Lyons of the Hawaii Business League said one positive note is that businesses have advance notice of the increase and "a little bit of time to transition." And those who managed to save money during the two-year tax break will fare better, but for some struggling companies it may not matter.

"If somebody's on the edge it could do it or contribute (to going out of business). If they're already sinking, it's a question of sinking that much faster," he said.

Economist Paul Brewbaker, speaking for himself and not as chairman of the state Council on Revenues, blamed lawmakers for the "ill-timed rate reduction" of 2007 that has left the state scrambling to replenish the unemployment insurance trust fund. At the time, the economy was on a roll and unemployment rates ranged from 2.2 percent to 3.2 percent during the period of 2004 to 2007.

"Reducing a tax rate during economic good times, forcing a tax increase in economic bad times, only makes sense if the policy is intended to destabilize the economy," he said. "I have just argued economic stabilization, not destabilization, should be part of the objective of tax-rate setting in this instance. It doesn't make that much sense to reduce rainy-day funding the day before a downpour. Of course, we don't know when the rain will come, that's why we have a rainy-day fund."

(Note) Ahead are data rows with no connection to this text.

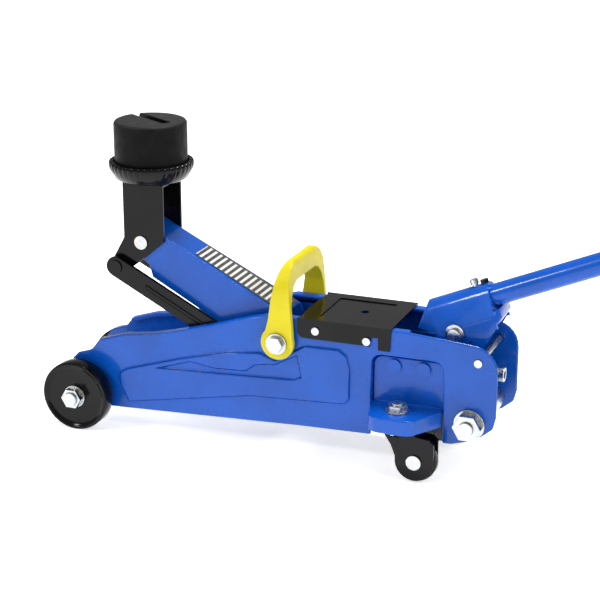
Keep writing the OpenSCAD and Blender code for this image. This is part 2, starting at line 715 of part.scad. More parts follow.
module lift_arm() color("royalblue") jack() arm_frame() difference() {
    union() {
        pair() cheek_wall();
        translate([0, 0, arm_top - arm_t]) linear_extrude(arm_t) polygon([
            [-arm_len, -arm_front_hw + 1], [-arm_len + arm_straight, -arm_front_hw + 1],
            [-arm_len + web_end, -arm_rear_hw + 1], [-arm_len + web_end, arm_rear_hw - 1],
            [-arm_len + arm_straight, arm_front_hw - 1], [-arm_len, arm_front_hw - 1]
        ]);
        bar_y([0, 0], shaft_r + 4, -pivot_plate_y + 0.5, pivot_plate_y - 0.5);
    }
    bar_y([0, 0], shaft_r + run_fit, -inner_w, inner_w);
    bar_y([-arm_len, 0], pin_r + run_fit, -30, 30);
    rotate([0, -arm_rise, 0]) {
        for (z = [0, slot_len]) bar_y([0, -crank_h - z], cross_pin_r + slot_play, -30, 30);
        translate([-cross_pin_r - slot_play, -30, -crank_h - slot_len])
            cube([2 * (cross_pin_r + slot_play), 60, slot_len]);
    }
}

// Plain scale plate on the arm's top
module arm_label() color("darkgray") jack() arm_frame()
    translate([0, 0, arm_top + 0.02]) linear_extrude(0.6) polygon([
        [-arm_len + 46, -arm_front_hw + 3.5], [-arm_len + web_end - 2, -arm_rear_hw + 4.5],
        [-arm_len + web_end - 2, arm_rear_hw - 2.5], [-arm_len + 46, arm_front_hw - 1.5]
    ]);

// ---- saddle bracket and links ----

module arm_front_pin() color("gainsboro") jack() {
    y1 = bracket_hw + sheet_gap;
    bar_y([pin_x, pin_z], pin_r, -y1, y1);
    pair() bar_y([pin_x, pin_z], pin_r + 0.6, -y1 - 1.1, -y1 + eps);
}

bracket_x0 = pin_x - 16.5;
bracket_x1 = pin_x + 21.5;
bracket_z1 = pin_z + bracket_rise;

function bracket_side() = concat(
    [[bracket_x0, bracket_z1], [bracket_x0, pin_z + 3], [pin_x - 26.5, pin_z - 15]],
    arc(link_front, link_r - 0.5, 150, 300, 8),
    [[pin_x + 3.8, pin_z - 13.2], [bracket_x1, pin_z + 2], [bracket_x1, bracket_z1]]
);

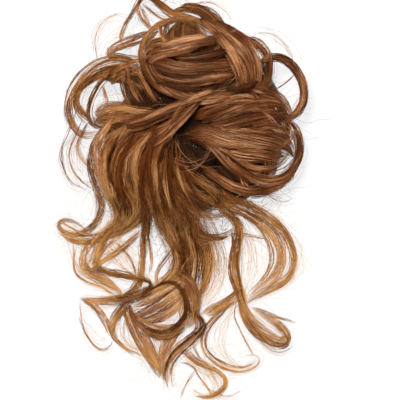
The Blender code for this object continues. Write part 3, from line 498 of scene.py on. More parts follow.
FAN_EDGES = read_locks("""
lattice_left:
first 110 226 7 1, 97 241 6 1, 85 257 5 1, 81 270 5 1
second 142 230 9 1, 127 247 7 1, 109 262 6 1, 93 273 6 1

lattice_right:
first 118 230 8 1, 128 246 7 1, 138 262 7 1, 144 276 7 1
second 96 238 6 1, 106 254 6 1, 120 268 6 1, 134 279 6 1

ringlet_edge:
first 66 234 6 1, 70 256 5 1, 80 275 5 1, 98 286 5 1, 120 298 5 1
second 90 238 6 1, 86 254 5 1, 92 270 5 1, 108 280 5 1, 128 292 6 1

sweep_fan:
first 234 196 27 1, 256 206 19 1, 278 220 11 1, 294 242 6 1, 297 264 5 1, 286 283 5 1, 250 300 6 1
second 222 204 26 1, 240 216 17 1, 254 230 9 1, 264 244 5 1, 266 262 5 1, 260 280 5 1, 244 304 6 1

inside_fan:
first 236 210 20 1, 248 228 12 1, 256 250 5 1, 254 272 4 1, 246 294 5 1
second 226 212 20 1, 236 232 11 1, 242 252 5 1, 242 274 4 1, 241 298 5 1

tail_side:
first 192 206 24 1, 204 232 13 1, 212 256 5 1, 210 280 4 1, 198 306 5 1
second 204 208 22 1, 218 236 11 1, 226 262 4 1, 220 286 4 1, 206 308 4 1

tail_inner:
first 150 214 15 1, 160 236 8 1, 168 256 5 1, 166 274 5 1, 152 288 6 1
second 166 226 14 1, 176 246 9 1, 180 264 8 1, 176 280 8 1, 160 292 8 1

ring_fill:
first 132 316 6 1, 148 322 6 1, 168 316 7 1, 186 296 8 1
second 130 302 6 1, 144 295 8 1, 160 286 9 1, 178 276 10 1

low_fan:
first 134 322 5 1, 141 340 4 1, 151 358 4 1, 160 376 3 1
second 186 328 6 1, 176 343 5 1, 167 358 4 1, 166 384 3 1

low_loops:
first 126 304 6 1, 113 318 5 1, 111 336 4 1, 124 349 4 1, 142 358 4 1, 160 362 4 1
second 136 306 6 1, 127 324 5 1, 126 338 4 1, 136 348 4 1, 150 351 4 1, 164 352 4 1

hook_fan:
first 190 340 7 1, 200 358 5 1, 218 370 4 1, 229 383 4 1, 214 398 4 1, 194 394 4 1
second 176 350 6 1, 190 366 5 1, 206 376 4 1, 214 386 4 1, 204 395 4 1, 190 386 4 1

curl_fan:
first 251 306 11 1, 264 313 12 1, 277 324 12 1, 287 336 12 1
second 249 310 10 1, 257 321 10 1, 268 333 10 1, 281 340 11 1

thin_loop:
first 238 298 5 1, 222 309 4 1, 207 326 4 1, 204 346 4 1, 216 362 4 1, 240 371 4 1, 259 361 4 1
second 243 296 5 1, 234 312 4 1, 226 330 4 1, 224 346 4 1, 230 358 4 1, 242 366 4 1, 256 358 4 1

left_bows:
first 86 130 24 1, 79 146 20 1, 82 162 18 1, 94 178 16 1
second 76 132 18 1, 62 154 12 1, 66 174 9 1, 84 194 9 1

fall_side:
first 100 150 30 1, 90 170 24 1, 92 190 14 1, 98 208 7 1, 90 226 5 1, 70 238 5 1
second 112 150 32 1, 104 172 26 1, 108 192 16 1, 114 210 8 1, 110 226 6 1, 92 242 5 1

loop_fan:
first 138 64 41 1, 118 58 34 1, 98 62 28 1, 82 76 24 1, 71 96 20 1, 70 118 19 1, 82 136 22 1
second 136 72 41 1, 117 70 34 1, 101 76 29 1, 88 88 26 1, 81 104 23 1, 84 118 22 1, 94 128 26 1

apex_fan:
first 142 0 25 1, 152 8 29 1, 166 14 33 1, 184 20 36 1
second 138 4 25 1, 144 16 30 1, 152 28 38 1, 160 38 42 1
""")

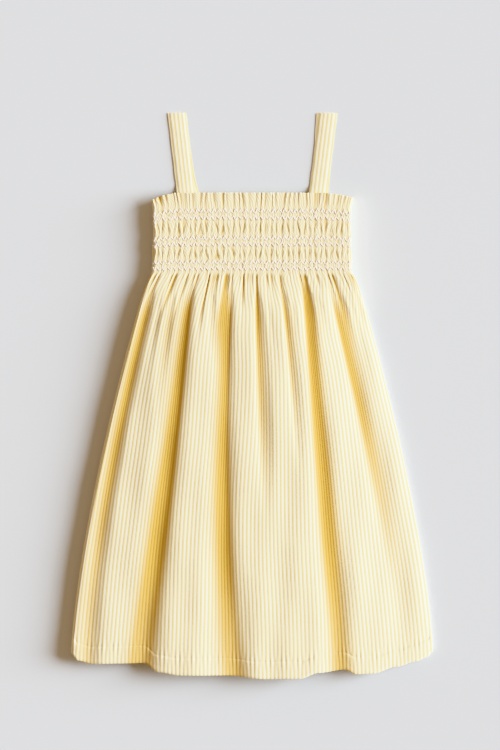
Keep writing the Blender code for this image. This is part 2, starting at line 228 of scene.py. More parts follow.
# %% Cross section and folds
def section(across, below_waist):
    """X and height of the plain arch, without folds or pleats."""
    into_skirt = smooth(below_waist / SKIRT_RISE)
    width = half_width(below_waist)
    side = blend(BODICE_ROUND, np.where(across < 0, LEFT_ROUND, SKIRT_ROUND), into_skirt)
    crest = blend(CREST_Z, HEM_Z, smooth(below_waist / SKIRT_DEPTH))
    top = blend(BODICE_Z, crest, into_skirt)
    quarter = pi / 2 * np.sqrt((side**2 + (top - SEAM_Z) ** 2) / 2)
    walked = np.abs(across) * (width - side + quarter)
    turn = np.clip((walked - width + side) / quarter, 0, 1) * pi / 2
    x = np.where(turn > 0, width - side + side * np.sin(turn), walked)
    slope = LEFT_SLOPE * smooth((-across - 0.35) / 0.65) + RIGHT_SLOPE * smooth((across - 0.3) / 0.7)
    slope = 1 - slope * into_skirt
    z = SEAM_Z + (top - SEAM_Z) * np.cos(turn) * slope
    return np.sign(across) * x, z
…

Noting that unemployment in Hawai'i isn't as bad as in some parts of the country or even as bad as in the state's recent past, Brewbaker said it's just "dog luck" that an even greater tax hike isn't being implemented.

"The lesson here is not to reduce a tax rate so that you won't have to raise it later, when it just makes things worse than they already are," he said. "In the balance between rules and discretion, a steady commitment to one tax regime can sometimes be better, over the cycle, than fulfilling populist pressures to 'give the money back.'

"Businesses — and society — don't think enough about the long term. It wouldn't hurt for public policymakers to do so on our behalf."